Catriona

Page 106

I was thinking, the one moment, it was the most stupid thing

on earth she should not have perceived my love; and the next, that

she had certainly perceived it long ago, and (being a wise girl

with the fine female instinct of propriety) concealed her

knowledge.

We had our walk daily. Out in the streets I felt more safe; I

relaxed a little in my guardedness; and for one thing, there was no

Heineccius. This made these periods not only a relief to myself,

but a particular pleasure to my poor child. When I came back about

the hour appointed, I would generally find her ready dressed, and

glowing with anticipation.
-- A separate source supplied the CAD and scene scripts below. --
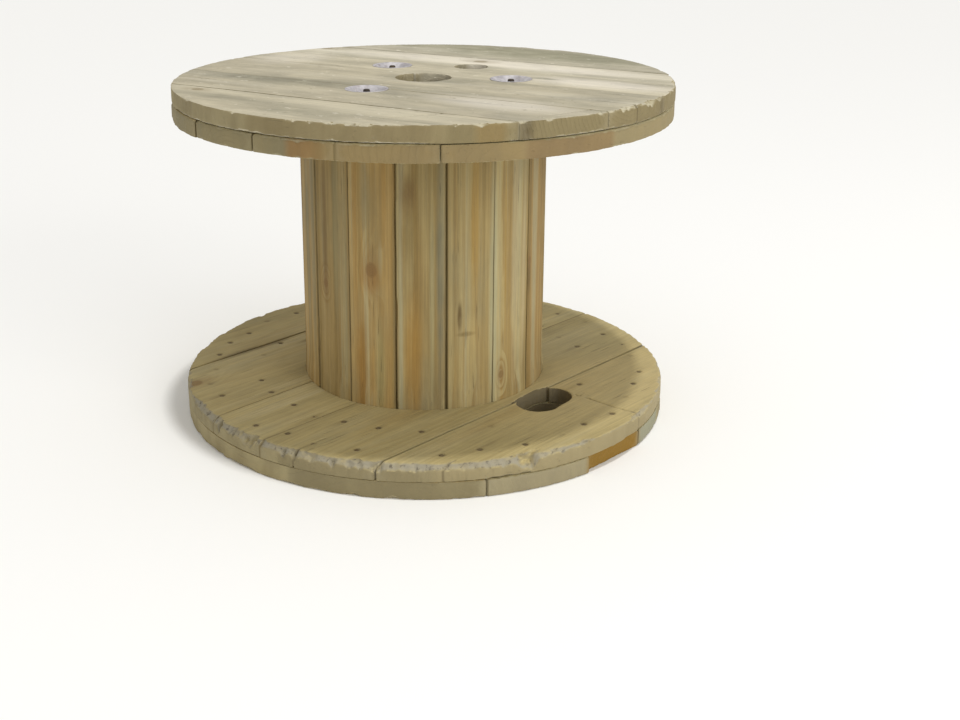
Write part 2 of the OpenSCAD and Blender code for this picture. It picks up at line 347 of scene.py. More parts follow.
class Wood(Graph):
    """Sawn pine. grain is the boards' direction in the drum's frame; look holds its colours."""

    def __init__(self, name, grain, look):
        super().__init__(name)
        self.look = look
        self.plan = self.stored("plan")
        self.place = self.stored("place")
        self.stain, self.dark, self.worn = self.split(self.stored("marks"))
        self.warm, self.light, self.seed = self.split(self.stored("tone"))
        self.shift = self.times(self.seed, BOARD_SHIFT)
        self.flat = self.facing((0, 0, 1))
        self.on_end = self.ramp(self.facing(tuple(grain)), 0.45, 0.8)
        self.fibre = self.pattern(FIBRE, 4, 0.65)
        self.hair = self.pattern(HAIR, 2, 0.6)
        self.streak = self.pattern(look["streak_grain"], 3, 0.6)
        self.cloud = self.pattern(CLOUD, 3, 0.6)
        self.blotch = self.pattern(BLOTCH, 4, 0.65)
        self.pit_grime_and_hole_shade = self.pattern(GRIME, 2, 0.6)
        self.end_streak = self.pattern(END_STREAK, 3, 0.6)
        self.lay_knots()
        self.lay_rings()
        self.paint_face()
        self.paint_fibres()
        self.paint_knots()
        self.paint_ends()
        if not look["standing"]:
            self.paint_rim()
        self.paint_holes()
        self.paint_wear()
        self.hand_over()

    def facing(self, direction):
        """1 where the surface faces along a direction, 0 where it lies along it."""
        normal = self.add("ShaderNodeNewGeometry").outputs["Normal"]
        return self.math("ABSOLUTE", self.vector("DOT_PRODUCT", normal, direction))

    def pattern(self, cells, detail, rough, shift=0.0):
        """Noise drawn out along the grain, different in each board."""
        w = self.math("ADD", self.shift, shift)
        return self.noise(self.vector("MULTIPLY", self.plan, cells), detail, rough, w)

    def tint(self, where, colour, amount=1.0):
        """Paints a colour over what is there. amount is how much it covers at the most."""
        self.colour = self.mix(self.times(where, amount), self.colour, colour)

    def knot_field(self, along, across, radius, strength):
        """How a knot bends the rings round it, where it shows, and how far its middle is."""
        far = self.vector("LENGTH", self.joined(self.times(along, 0.42), across))
        core = self.vector("LENGTH", self.joined(self.times(along, 0.8), across))
        bend = self.ramp(far, self.times(radius, 3.2), 0.0)
        inside = self.ramp(core, self.times(radius, 1.15), self.times(radius, 0.75))
        return self.times(bend, strength), self.times(inside, strength), core

    def lay_knots(self):
        """Knots that the log had, one in a few cells of a drawn-out grid, and the placed ones."""
        corner = self.joined(self.shift, self.shift)
        cells = self.vector("MULTIPLY_ADD", self.plan, KNOT_CELLS, corner)
        voronoi = self.add("ShaderNodeTexVoronoi", voronoi_dimensions="2D")
        self.feed(voronoi.inputs["Vector"], cells)
        self.feed(voronoi.inputs["Scale"], 1.0)
        away = self.vector("SUBTRACT", cells, voronoi.outputs["Position"])
        away = self.vector("MULTIPLY", away, (1 / KNOT_CELLS[0], 1 / KNOT_CELLS[1], 0))
        along, across, _ = self.split(away)
        chance, size, _ = self.split(voronoi.outputs["Color"])
        here = self.ramp(chance, 1 - self.look["knots"], 1 - self.look["knots"] * 0.8)
        radius = self.math("MULTIPLY_ADD", size, 7 * MM, 5 * MM)
        self.bend, self.knot, self.reach = self.knot_field(along, across, radius, here)
        for middle, radius in self.look["placed_knots"]:
            across, along, _ = self.split(self.vector("SUBTRACT", self.place, (*middle, 0)))
            bend, knot, reach = self.knot_field(along, across, radius, 1.0)
            self.bend = self.math("MAXIMUM", self.bend, bend)
            self.knot = self.math("MAXIMUM", self.knot, knot)
            self.reach = self.math("MINIMUM", self.reach, reach)

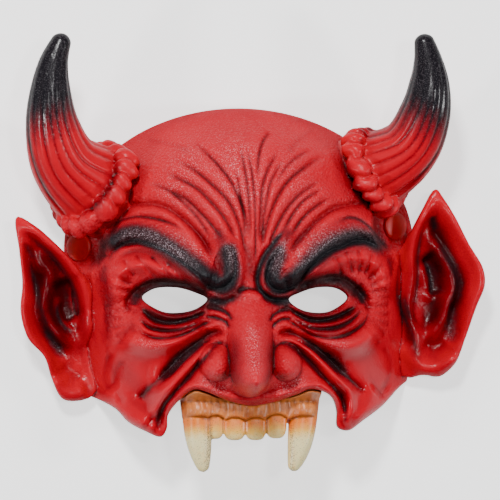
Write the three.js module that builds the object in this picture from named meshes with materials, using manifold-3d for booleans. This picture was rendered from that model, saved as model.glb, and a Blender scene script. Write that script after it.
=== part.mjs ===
// Demon half mask: a hollow latex face with horns and ears, upper teeth behind the lip, and two press studs.
// It lies face up on its rim. Millimetres: +Z up out of the face, +Y towards the crown, +X to the right.
import * as THREE from 'three';
import { mergeVertices } from 'three/addons/utils/BufferGeometryUtils.js';
import Module from 'manifold-3d';

const wasm = await Module();
wasm.setup();

// The face blank, before anything is modelled on it.
const face = {
  halfWidth: 86, // rim to mid-plane at the temples
  top: 69.5, // crown rim above the brow line
  bottom: 98, // lowest row of the blank below the brow line
  jawTaper: { left: 12, right: 3 }, // how much each side narrows 70 mm below the brow line
  height: 62, // brow above the floor
  chinDrop: 5, // how much lower the blank is 75 mm below the brow line
  flareHalfWidth: 96, // where the flared temple tabs would meet the floor
  flareCentre: 6,
  flareSpread: 22,
  wall: 3,
};

// Both sides of the wall are cut into triangles as fine as these tolerances ask, down to one grid cell.
const facets = {
  outside: { cells: 64, tolerance: 0.84 },
  inside: { cells: 64, tolerance: 1.7 },
};

// Nose, from the root between the eyes to the tip.
const nose = {
  root: -17, tip: -64, rise: 34, rootHalf: 8, tipHalf: 12, underside: 9.5, wingX: 16.8, wingY: -53,
};

// Hollow round each eye, and the hole in it. The hole's outline is for the right eye.
const socket = { x: 35, y: -24, halfLength: 21, halfHeight: 9, depth: 8 };
const eyeHole = [
  [51, -22.5], [45, -18], [34, -17.6], [25, -20.5], [19.5, -23.5], [24, -27.8], [32, -30], [41, -29.3],
];

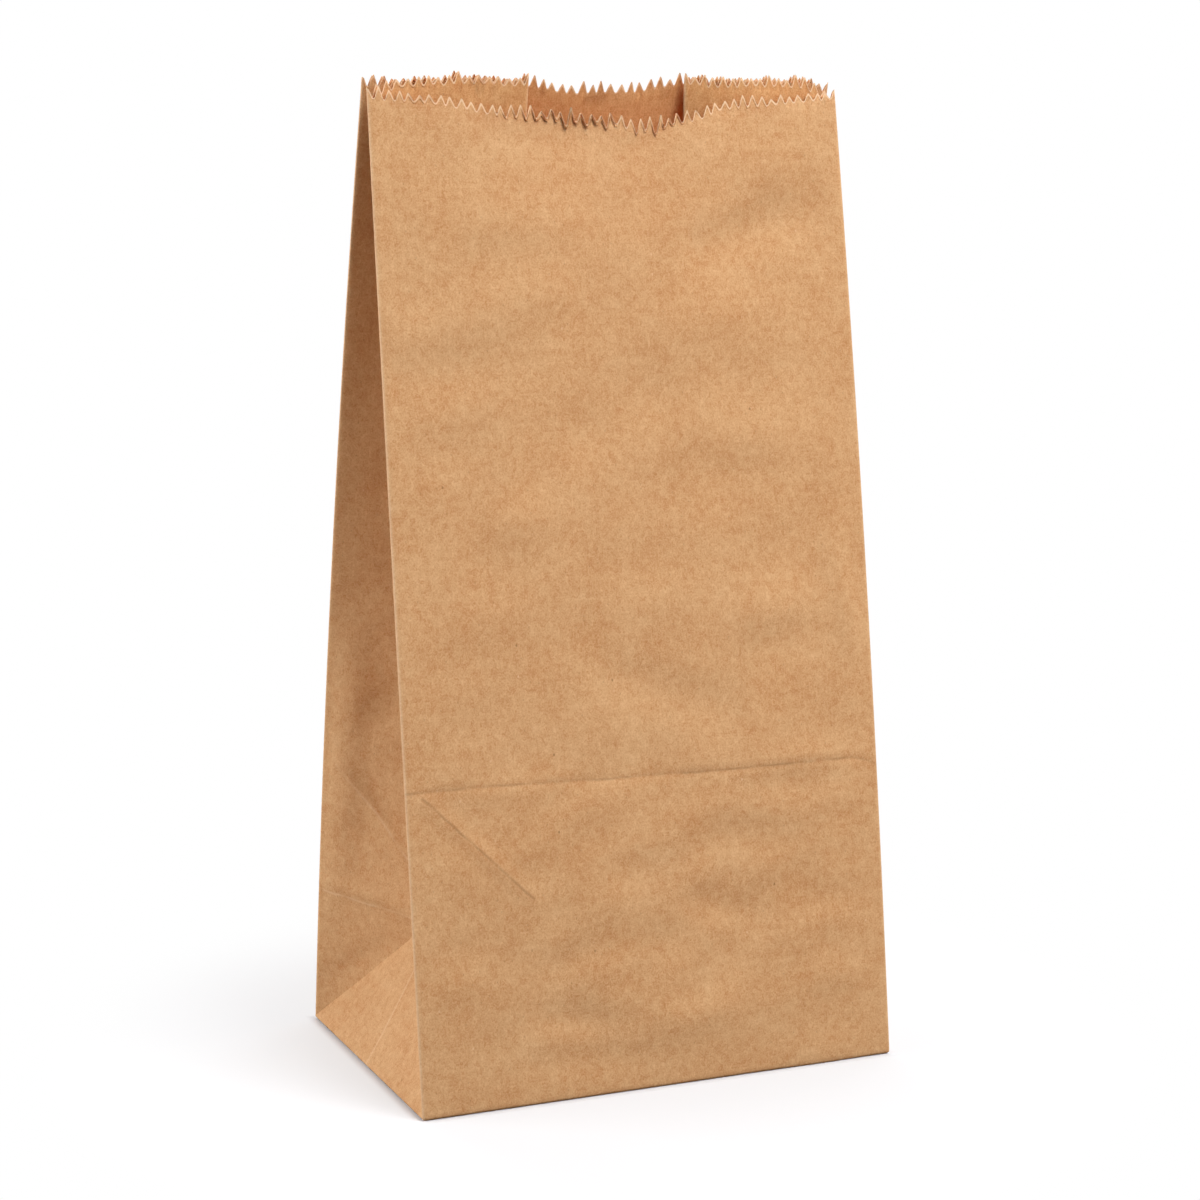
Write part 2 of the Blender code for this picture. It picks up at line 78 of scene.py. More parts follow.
# Uneven teeth: seeds of the lip's and the base flaps', ranges of their height and of the cuts'
# depth as shares of a tooth, range of their shift as a share of the pitch, and mean and spread of
# their curl in radians a metre
TEETH_SEED, FLAP_SEED = 11, 5
TOOTH_RISE, TOOTH_DIP, TOOTH_SHIFT, TOOTH_CURL = (0.62, 1.22), (-0.14, 0.12), 0.14, (6, 26)

# Teeth of the front lip, counted from its right end: sharply curled ones, as turns in radians a
# metre, and deeper cuts between two teeth
CURLED_TEETH = ((-19, 300), (-28, 430), (-26, -110), (-23, 210), (-30, -110), (-16, 120))
DEEP_CUTS = ((-29, -0.55), (-27, -0.35), (-25, -0.50), (-22, -0.40), (-20, -0.45))

# Lip, in metres: depth of the plain band's foot and of the valleys' line under the lip line,
# width of the strip along a cut edge, its gain on a tooth and its gap from the valleys' line
BAND_FOOT, VALLEY_LINE = 0.0045, 0.0013
STRIP_WIDTH, STRIP_GAIN, STRIP_GAP = 0.0006, 0.0007, 0.0004

# Cells up the lip: plain band, teeth and strip along the cut edge; cuts in a cell under the teeth,
# and the shares of the cell where they lie at a tip and a valley
LIP_CELLS, TOOTH_CUTS = 3, 3
TIP_SHARES, VALLEY_SHARES = (0, 0.12, 0.42, 0.78, 1), (0, 0.22, 0.58, 0.88, 1)

# Gussets' lip, in metres: its step above the back lip, and the reach over which it climbs there
GUSSET_LIP_STEP, GUSSET_LIP_REACH = 0.0004, 0.014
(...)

She would prolong their duration to the

extreme, seeming to dread (as I did myself) the hour of the return;

and there is scarce a field or waterside near Leyden, scarce a

street or lane there, where we have not lingered. Outside of

these, I bade her confine herself entirely to our lodgings; this in

the fear of her encountering any acquaintance, which would have

rendered our position very difficult. From the same apprehension I

would never suffer her to attend church, nor even go myself; but

made some kind of shift to hold worship privately in our own

chamber--I hope with an honest, but I am quite sure with a very

much divided mind. Indeed, there was scarce anything that more

affected me, than thus to kneel down alone with her before God like

man and wife.

One day it was snowing downright hard. I had thought it not

possible that we should venture forth, and was surprised to find

her waiting for me ready dressed.

"I will not be doing without my walk," she cried. "You are never a

good boy, Davie, in the house; I will never be caring for you only

in the open air. I think we two will better turn Egyptian and

dwell by the roadside."

That was the best walk yet of all of them; she clung near to me in

the falling snow; it beat about and melted on us, and the drops

stood upon her bright cheeks like tears and ran into her smiling

mouth. Strength seemed to come upon me with the sight like a

giant's; I thought I could have caught her up and run with her into

the uttermost places in the earth; and we spoke together all that

time beyond belief for freedom and sweetness.

It was the dark night when we came to the house door. She pressed

my arm upon her bosom. "Thank you kindly for these same good

hours," said she, on a deep note of her voice.

The concern in which I fell instantly on this address, put me with

the same swiftness on my guard; and we were no sooner in the

chamber, and the light made, than she beheld the old, dour,

stubborn countenance of the student of Heineccius. Doubtless she

was more than usually hurt; and I know for myself, I found it more

than usually difficult to maintain any strangeness. Even at the

meal, I durst scarce unbuckle and scarce lift my eyes to her; and

it was no sooner over than I fell again to my civilian, with more

seeming abstraction and less understanding than before. Methought,

as I read, I could hear my heart strike like an eight-day clock.

Hard as I feigned to study, there was still some of my eyesight

that spilled beyond the book upon Catriona. She sat on the floor

by the side of my great mail, and the chimney lighted her up, and

shone and blinked upon her, and made her glow and darken through a

wonder of fine hues. Now she would be gazing in the fire, and then

again at me; and at that I would be plunged in a terror of myself,

and turn the pages of Heineccius like a man looking for the text in

church.

Suddenly she called out aloud. "O, why does not my father come?"

she cried, and fell at once into a storm of tears.

I leaped up, flung Heineccius fairly in the fire, ran to her side,

and cast an arm around her sobbing body.

She put me from her sharply, "You do not love your friend," says

she. "I could be so happy too, if you would let me!" And then,

"O, what will I have done that you should hate me so?"

"Hate you!" cries I, and held her firm.